The exhibition, simply called Martin Margiela, will open on 15 April and feature a collection of his sculptures, photographs and installations, all previously unseen in public.

“This exhibition celebrates the idea that Martin Margiela has always been an artist, whose work has played out since, within and outside the art world,” the gallery said in a statement. “[He] has always made us look at things with fresh eyes. Going against the grain he cultivated an obsession for discreet people, abandoned objects and forgotten places and events, bestowing on them a new dignity.”

A model wears a creation from Maison Martin Margiela’s autumn/winter 2008 collection
A model wears a creation from Maison Martin Margiela’s autumn/winter 2008 collection. Photograph: Horacio Villalobos/EPA

Margiela graduated from Antwerp’s Royal Academy of Fine Arts in 1979 and worked for Jean Paul Gaultier between 1984 and 1987 before launching his Maison Martin Margiela fashion company (now known as Maison Margiela).
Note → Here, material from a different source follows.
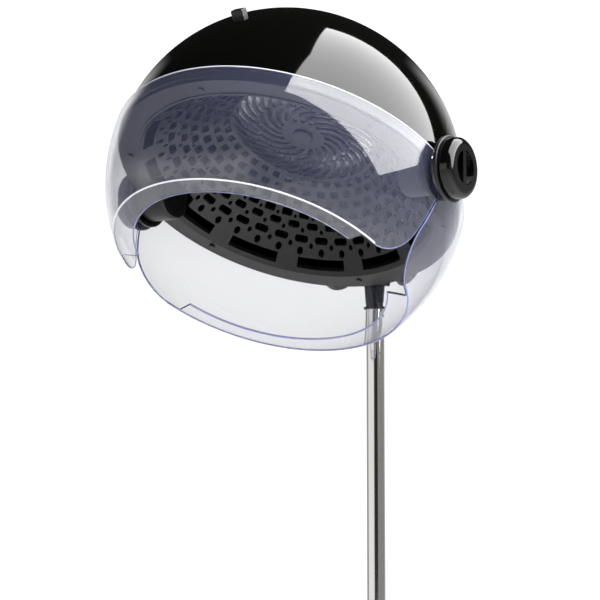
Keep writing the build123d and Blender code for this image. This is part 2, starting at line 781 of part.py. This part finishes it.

The trademark Margiela designs were postmodern and anti-fashion. He would take apart previously worn clothes and put them back together again via techniques such as bleaching and slashing. He would leave exposed threads and linings in his designs, underlining the role of the atelier in the production process. His trademark item, the “wig jacket”, was a high-fashion example of this sort of revolutionary DIY deconstructionism: a rendering of a fur jacket done with brown acrylic hair that took 51 hours to sew together.

“He invented conceptual fine art fashion,” said Prof Angela McRobbie of the University of London, who added that his influence could be seen today in designers including Balenciaga’s Demna Gvasalia and Hussein Chalayan.

Margiela himself was an enigma. Running his label in sharp contrast to the big-name designers of the time who traded on their brand name and image, he insisted that no photographs were taken of him, interviews were not conducted face to face and he did no end-of-catwalk-show bows. In 2011, he told the Independent, via fax, “we prefer to focus on the clothes and not all that is put around them in the media”.

His flagship store in Brussels was painted entirely white and one of his trademarks was an anonymous white label stitched into his clothes. “He refused the lure of superstardom, remaining largely invisible,” McRobbie said.

Maison Martin Margiela’s spring/summer 2006 show in Paris in 2005
Maison Martin Margiela’s spring/summer 2006 show in Paris in 2005. The designer quit the label in 2009. Photograph: Pierre Verdy/AFP/Getty Images

After 41 runway shows between 1989 and 2009 he announced his retirement. “He was sick of the system of having to do so many collections a year,” Reiner Holzemer, the director of the documentary Martin Margiela: In His Own Words, told the Guardian last year. “After he left, he suffered physically and it took him a year to recover from the stress.” Holzemer said the designer put it into his contract that he would never be seen on camera.

“That he has managed to keep working in the way he has is testimony to his anti-commercial ethos and to his vision as an artist,” said McRobbie.